Where people get tripped up

  • Wyoming dmv-point-system content should say clearly that the ordinary repeat-ticket rule is not a public numeric point system.
  • Use offense dates, not conviction dates or unofficial point totals, when describing the 12-month suspension window.
  • Restricted class drivers are an important carveout because they can be suspended on the first and second moving-violation convictions rather than waiting for a fourth.
  • The official Wyoming process is deadline-driven. Hearing or record-review requests must be made in writing within 20 days, and probationary-license relief is limited.

FAQ

Common questions

  • Does Wyoming use a normal DMV point system?

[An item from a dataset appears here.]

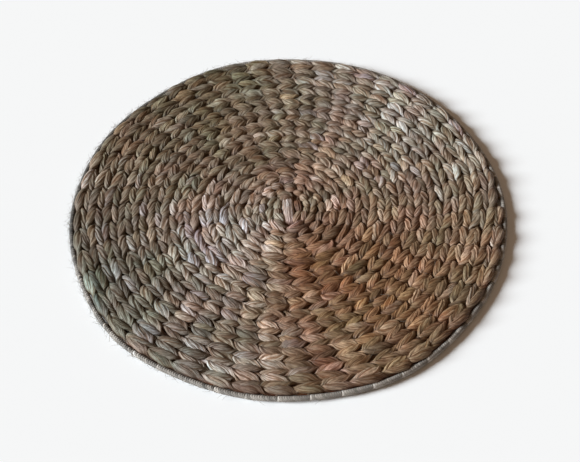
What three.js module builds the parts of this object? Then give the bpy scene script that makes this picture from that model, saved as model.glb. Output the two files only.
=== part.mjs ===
import * as THREE from 'three';

// A round placemat of dried water hyacinth, twined in a flat spiral and edged with a wrapped hoop.
// Millimetres, +Z up. It lies on its underside, and the origin is the middle of that face.
// In the photographed view the right of the mat is +X and its far side is +Y.

// Driving dimensions

const matDiameter = 370;
const weaveThickness = 9.4;     // table to the crest of a stitch
const hoopDiameter = 4.6;       // core and wrapping together
const hoopHeight = 3.6;         // table to the middle of the hoop
const fitGap = 0.3;             // between the weave and the hoop
const firstLoopLength = 25;     // the long stitch across the middle, where the spiral starts
const firstLoopWidth = 11;
const firstLoopShoulder = { share: 0.62, drop: 0.5 };
const longRows = 8;             // rows that still follow the loop's long shape
const rowCount = 28;            // rows of twining, in pairs that slant towards each other
const spokeLean = 0.2;          // the columns of stitches lean off the radius by this slope

const matRadius = matDiameter / 2;
const firstLoopRadius = firstLoopWidth / 2;
const rowPitch = (matRadius - hoopDiameter - fitGap - firstLoopRadius) / rowCount;
const fullTurn = Math.PI * 2;

// Spokes are added as the mat grows, so that every stitch keeps about the same length.

const spokeBands = [
  { lastRow: 4, spokes: 8 },
  { lastRow: 8, spokes: 16 },
  { lastRow: 12, spokes: 25 },
  { lastRow: 16, spokes: 40 },
  { lastRow: rowCount, spokes: 50 },
];
const hoopSegments = spokeBands.at(-1).spokes;

// One stitch along its row. It comes up beside a spoke, swells, and dives under the next stitch.
// swing moves the crest off the middle of its row, away from the other row of the pair.

const crestSteps = [
  { along: 0.02, drop: 2.3, swing: 0.05 },
  { along: 0.30, drop: 0.0, swing: -0.16 },
  { along: 0.74, drop: 0.3, swing: 0.17 },
];

// The groove between two rows. Inside a pair it is shut where the stitches meet and opens to a
// dark pit where they part; between pairs it is the other way round.

const grooveSteps = [
  { along: 0.22, dropInPair: 1.5, dropBetween: 3.2 },
  { along: 0.86, dropInPair: 4.4, dropBetween: 1.9 },
];

// The side of the weave, from its widest line under the last row down to the table.

const sideSteps = [
  { height: 4.6, inset: 0.0 },
  { height: 1.4, inset: 0.5 },
  { height: 0.0, inset: 1.8 },
];
const lastRowInset = 1.0;

// One wrapped segment of the hoop. The binding pinches it at every spoke.

const hoopSteps = [
  { along: 0.02, girth: 0.84 },
  { along: 0.28, girth: 1.0 },
  { along: 0.72, girth: 0.97 },
];
const hoopSides = 8;

// The edge isn't a true circle. Each wave adds its height to the radius, peaking at its angle,
// which is in degrees from +X.

const edgeWaves = [
  { count: 2, height: 0.56, peak: 41 },
  { count: 3, height: 0.38, peak: -34 },
  { count: 4, height: 0.33, peak: 28 },
  { count: 5, height: 0.44, peak: 5 },
  { count: 6, height: 0.51, peak: -9 },
  { count: 7, height: 0.33, peak: 5 },
  { count: 9, height: 0.34, peak: -17 },
  { count: 10, height: 0.34, peak: 6 },
];

// Crests lie this much higher or lower, scattered over the rows and the stitches of a row.

const handUnevenness = 0.4;
const scatter = { perRow: 12.99, perStitch: 78.23 };

function edgeRadius(angle) {
  const wave = ({ count, height, peak }) =>
    height * Math.cos(count * (angle - THREE.MathUtils.degToRad(peak)));
  return edgeWaves.reduce((radius, step) => radius + wave(step), matRadius);
}

function weaveRadius(angle) {
  return edgeRadius(angle) - hoopDiameter - fitGap;
}

// The radius of row line 0 to rowCount. The first rows are long, because they go round the loop.

function rowRadius(line, angle) {
  const even = firstLoopRadius + (weaveRadius(angle) - firstLoopRadius) * (line / rowCount);
  const stillLong = Math.max(0, 1 - line / longRows) ** 2;
  const stretch = (firstLoopLength - firstLoopWidth) / 2;
  return even + stretch * stillLong * Math.sin(angle) ** 2;
}

function lean(line) {
  const radius = firstLoopRadius + rowPitch * line;
  return spokeLean * Math.log(radius / matRadius);
}

function spokesAt(row) {
  return spokeBands.find(({ lastRow }) => row < lastRow).spokes;
}

function unevenness(row, stitch) {
  return handUnevenness * Math.sin(row * scatter.perRow + stitch * scatter.perStitch);
}

// A ring of corners: each one's turn, from 0 to 1, orders it, and its position places it.

function ringOf(spokes, steps, line, place) {
  const corners = [];
  for (let spoke = 0; spoke < spokes; spoke += 1) {
    for (const step of steps) {
      const turn = (spoke + step.along) / spokes;
      const angle = turn * fullTurn + lean(line);
      const { radius, height } = place(step, angle, spoke);
      const position = new THREE.Vector3(radius * Math.cos(angle), radius * Math.sin(angle), height);
      corners.push({ turn, position });
    }
  }
  return corners;
}

function crestRing(row) {
  const line = row + 0.5;
  const awayFromPair = row % 2 === 0 ? -1 : 1;
  return ringOf(spokesAt(row), crestSteps, line, (step, angle, spoke) => ({
    radius: rowRadius(line, angle) + awayFromPair * step.swing * rowPitch,
    height: weaveThickness - step.drop + unevenness(row, spoke),
  }));
}

function grooveRing(line) {
  const isInPair = line % 2 === 1;
  const row = Math.min(line, rowCount - 1);
  return ringOf(spokesAt(row), grooveSteps, line, (step, angle) => ({
    radius: rowRadius(line, angle) - (line === rowCount ? lastRowInset : 0),
    height: weaveThickness - (isInPair ? step.dropInPair : step.dropBetween),
  }));
}

function firstLoopRing() {
  const { share, drop } = firstLoopShoulder;
  return ringOf(spokesAt(0), grooveSteps, 0, (step, angle) => ({
    radius: share * rowRadius(0, angle),
    height: weaveThickness - drop,
  }));
}

function sideRing({ height, inset }) {
  return ringOf(hoopSegments, grooveSteps, rowCount, (step, angle) => ({
    radius: weaveRadius(angle) - inset,
    height,
  }));
}

// Two rings with any number of corners each are joined by going round both at once.

function joinRings(inner, outer) {
  const triangles = [];
  let a = 0;
  let b = 0;
  const turnAt = (ring, i) => ring[i % ring.length].turn + Math.floor(i / ring.length);
  while (a < inner.length || b < outer.length) {
    const here = [inner[a % inner.length], outer[b % outer.length]];
    const outerIsNext = turnAt(outer, b + 1) < turnAt(inner, a + 1);
    if (a === inner.length || (b < outer.length && outerIsNext)) {
      b += 1;
      triangles.push([...here, outer[b % outer.length]]);
    } else {
      a += 1;
      triangles.push([...here, inner[a % inner.length]]);
    }
  }
  return triangles;
}

function fanTo(centre, ring, faceUp) {
  return ring.map((corner, i) => {
    const next = ring[(i + 1) % ring.length];
    return faceUp ? [centre, corner, next] : [centre, next, corner];
  });
}

function geometryOf(triangles) {
  const corners = [...new Set(triangles.flat())];
  const numbers = new Map(corners.map((corner, i) => [corner, i]));
  const geometry = new THREE.BufferGeometry();
  geometry.setFromPoints(corners.map(({ position }) => position));
  geometry.setIndex(triangles.flat().map((corner) => numbers.get(corner)));
  geometry.computeVertexNormals();
  return geometry;
}

// The woven field: the first loop, every row's groove and crest, the side, and a flat underside.

function makeWovenField() {
  const rings = [firstLoopRing(), grooveRing(0)];
  for (let row = 0; row < rowCount; row += 1) {
    rings.push(crestRing(row), grooveRing(row + 1));
  }
  rings.push(...sideSteps.map(sideRing));

  const top = { position: new THREE.Vector3(0, 0, weaveThickness) };
  const underside = { position: new THREE.Vector3(0, 0, 0) };
  const triangles = fanTo(top, rings[0], true);
  for (let i = 1; i < rings.length; i += 1) {
    triangles.push(...joinRings(rings[i - 1], rings[i]));
  }
  triangles.push(...fanTo(underside, rings.at(-1), false));

  const dryStem = new THREE.MeshStandardMaterial({ color: 0x8c7862, roughness: 0.78, metalness: 0 });
  const mesh = new THREE.Mesh(geometryOf(triangles), dryStem);
  mesh.name = 'woven_field';
  return mesh;
}

// The hoop: a ring of round sections outside the last row.

function makeWrappedHoop() {
  const sections = [];
  for (let segment = 0; segment < hoopSegments; segment += 1) {
    for (const { along, girth } of hoopSteps) {
      const angle = ((segment + along) / hoopSegments) * fullTurn + lean(rowCount);
      sections.push(hoopSection(angle, (girth * hoopDiameter) / 2));
    }
  }
  const triangles = sections.flatMap((section, i) =>
    bridgeSections(section, sections[(i + 1) % sections.length]),
  );

  const paleBinding = new THREE.MeshStandardMaterial({ color: 0xa39b8d, roughness: 0.7, metalness: 0 });
  const mesh = new THREE.Mesh(geometryOf(triangles), paleBinding);
  mesh.name = 'wrapped_hoop';
  return mesh;
}

function hoopSection(angle, girthRadius) {
  const middle = edgeRadius(angle) - hoopDiameter / 2;
  return Array.from({ length: hoopSides }, (_, side) => {
    const around = (side / hoopSides) * fullTurn;
    const radius = middle + girthRadius * Math.cos(around);
    const height = hoopHeight + girthRadius * Math.sin(around);
    return { position: new THREE.Vector3(radius * Math.cos(angle), radius * Math.sin(angle), height) };
  });
}

function bridgeSections(section, next) {
  return section.flatMap((corner, side) => {
    const beside = (side + 1) % hoopSides;
    return [
      [corner, next[side], next[beside]],
      [corner, next[beside], section[beside]],
    ];
  });
}

const placemat = new THREE.Group();
placemat.add(makeWovenField(), makeWrappedHoop());

export default placemat;
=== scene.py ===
import math

import bmesh
import bpy
import numpy as np
from mathutils import Matrix, Vector


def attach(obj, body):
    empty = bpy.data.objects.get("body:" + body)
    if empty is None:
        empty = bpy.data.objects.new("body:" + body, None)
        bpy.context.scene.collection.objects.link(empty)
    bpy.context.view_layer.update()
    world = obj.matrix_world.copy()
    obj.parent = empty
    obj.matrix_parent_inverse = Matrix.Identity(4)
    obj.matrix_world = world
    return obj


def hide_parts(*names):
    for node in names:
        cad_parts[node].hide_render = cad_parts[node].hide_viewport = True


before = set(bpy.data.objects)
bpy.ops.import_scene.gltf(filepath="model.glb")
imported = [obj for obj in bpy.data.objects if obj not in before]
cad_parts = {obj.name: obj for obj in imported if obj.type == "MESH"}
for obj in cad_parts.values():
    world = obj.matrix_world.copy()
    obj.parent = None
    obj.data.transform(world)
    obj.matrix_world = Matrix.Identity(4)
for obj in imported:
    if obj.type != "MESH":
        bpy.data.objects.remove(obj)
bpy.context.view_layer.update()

mm = 0.001
fullTurn = 2 * math.pi
chance = np.random.default_rng(20)

# The mat's plan. Rows are counted outward from the first loop, and angles are degrees from +X.
mat = {
    "radius": 185 * mm,
    "middle": 4.6 * mm,       # height of the middle of the weave above the table
    "hoopThickness": 4.6 * mm,
    "overHoop": 1.6 * mm,     # the last row bulges over the hoop by this much
    "firstLoopLength": 25 * mm,
    "firstLoopWidth": 11 * mm,
    "rows": 28,
    "longRows": 8,            # rows that still follow the loop's long shape
    "evenedRows": (10, 26),   # rows from which and to which the spiral is evened to fit the edge
    "spokeLean": 0.2,         # the columns of stitches lean off the radius by this slope
    "spokeBands": ((2, 8), (8, 16), (12, 25), (16, 40), (28, 50)),   # up to this row, this many
    "bandChange": 0.05,       # turns to either side over which a band changes into the next
    "crowding": 0.08,         # the spokes stand closer together than usual on one side
    "crowdedAt": 80,
    "edgeWaves": (            # bumps round the edge, how high, and the angle of one of them
        (2, 0.56 * mm, 41),
        (3, 0.38 * mm, -34),
        (4, 0.33 * mm, 28),
        (5, 0.44 * mm, 5),
        (6, 0.51 * mm, -9),
        (7, 0.33 * mm, 5),
        (9, 0.34 * mm, -17),
        (10, 0.34 * mm, 6),
    ),
    "startAngle": 345,        # where the spiral starts and ends
    "endTurns": 0.09,         # the last pair of rows tapers off over this share of a turn
}
turns = mat["rows"] / 2
upward = np.array([0, 0, 1.0])
seamGap = 1e-7                # metres between corners that are merged where a swept piece closes


def smooth(low, high, value):
    share = np.clip((value - low) / (high - low), 0, 1)
    return share * share * (3 - 2 * share)


# Grows from least to 1 as share grows from 0 to 1.
def atLeast(least, share):
    return least + (1 - least) * share


def edgeRadius(angle):
    radius = mat["radius"] + 0 * angle
    for count, height, peak in mat["edgeWaves"]:
        radius = radius + height * np.cos(count * (angle - math.radians(peak)))
    return radius


def weaveRadius(angle):
    return edgeRadius(angle) - mat["hoopThickness"] + mat["overHoop"]


# How many rows the spiral has at an angle. It has up to two more on one side than on the other.
def rowsAt(angle):
    turned = ((angle - math.radians(mat["startAngle"])) / fullTurn) % 1
    rows = mat["rows"] - 1 + 2 * turned
    drop = 2 * (1 - smooth(0, mat["endTurns"], turned))
    return rows + np.where(turned < mat["endTurns"], drop, 0)


def rowRadius(line, angle):
    start = mat["firstLoopWidth"] / 2
    share = line / mat["rows"]
    evening = 1 + smooth(*mat["evenedRows"], line) * (mat["rows"] / rowsAt(angle) - 1)
    stillLong = np.clip(1 - line / mat["longRows"], 0, 1) ** 2
    stretch = (mat["firstLoopLength"] - mat["firstLoopWidth"]) / 2
    even = start + (weaveRadius(angle) - start) * share * evening
    return even + stretch * stillLong * np.sin(angle) ** 2


def lean(line):
    start = mat["firstLoopWidth"] / 2
    pitch = (mat["radius"] - mat["hoopThickness"] - start) / mat["rows"]
    return mat["spokeLean"] * np.log((start + pitch * np.maximum(line, 0)) / mat["radius"])


def crowded(angle):
    return angle + mat["crowding"] * np.sin(angle - math.radians(mat["crowdedAt"]))


# The angle that crowded moves to this one, looked for over a little more than a turn.
def uncrowded(angle):
    tried = np.linspace(-0.5, 7, 2000)
    return np.interp(angle, crowded(tried), tried)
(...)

    Not for ordinary moving-violation suspensions. Wyoming's official materials describe a moving-violation count system instead of a public numeric demerit chart.

  • How many tickets suspend a Wyoming license?

    Wyoming allows up to 3 moving violations in a 12-month period. The fourth moving violation causes a 90-day suspension.

  • What date does Wyoming use for the suspension count?

    Wyoming says the offense date is used when determining the 12-month period for moving-violation suspensions.

  • Can I challenge a Wyoming moving-violation suspension?

    Yes, but the request is time-sensitive. Wyoming says hearing or record-review requests must be made in writing within 20 days of the notice date.

  • Can I get a limited or probationary license in Wyoming during the suspension?

    Possibly. Wyoming may issue a probationary driver license in qualifying cases, but the state says you can only have one probationary license in a 5-year period and it can cover only one suspension.